We deliberately created an event that was in itself emergent, based on the idea of open space technology a format, which put simply, is based on the concept that the really important conversations at conferences tend to happen in the coffee breaks and over lunch. This combined with the principle of butterflies or bumblebees, where ‘the law of two feet’ ensures that people move from place to place of interest. This left everything to chance, circumstance and participation.

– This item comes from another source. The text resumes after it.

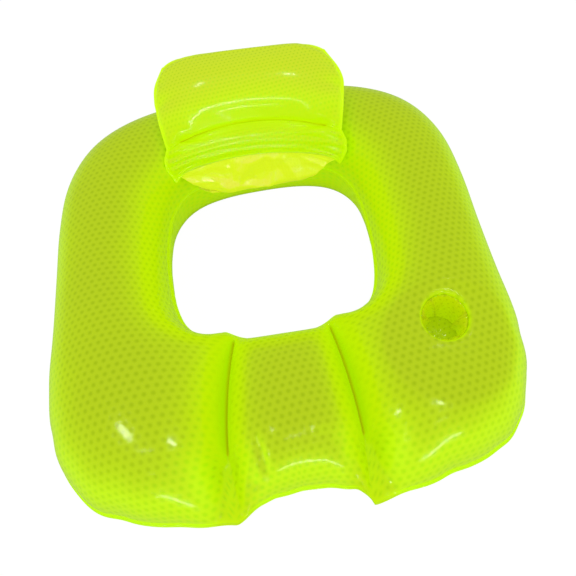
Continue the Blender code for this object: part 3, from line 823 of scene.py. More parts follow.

So we accepted in our format that ideas ‘emerge’ dynamically during conferences based on conversations, rather than captured in pre-prepared powerpoints. This builds on the idea of the charrett. Thought to originate from the École des Beaux-Arts in Paris in the 19th century. "In the 16th, 17th, and 18th century when travel took long periods, a Charette referred to long carriage rides in which politicians and policy makers would be sequestered together in order to collaborate in solving a set problem over the duration of their journey." And what a journey! Andy Polaine probably travelled the furthest, from Germany, by train.

So we set about to create an unconference such as those created by Wenovski’s design thinkers for day one, where everyone is a speaker and there is no audience.

We asked Lauren Tan, PhD researcher from Dott07 and currently working with University College Falmouth on Dott Cornwall, to scribe the event.

The question we asked was ‘what is emerging design practice’ or ‘what is design in our times’. In many ways we were looking for the key questions rather than solutions. And in many ways this is what emerged.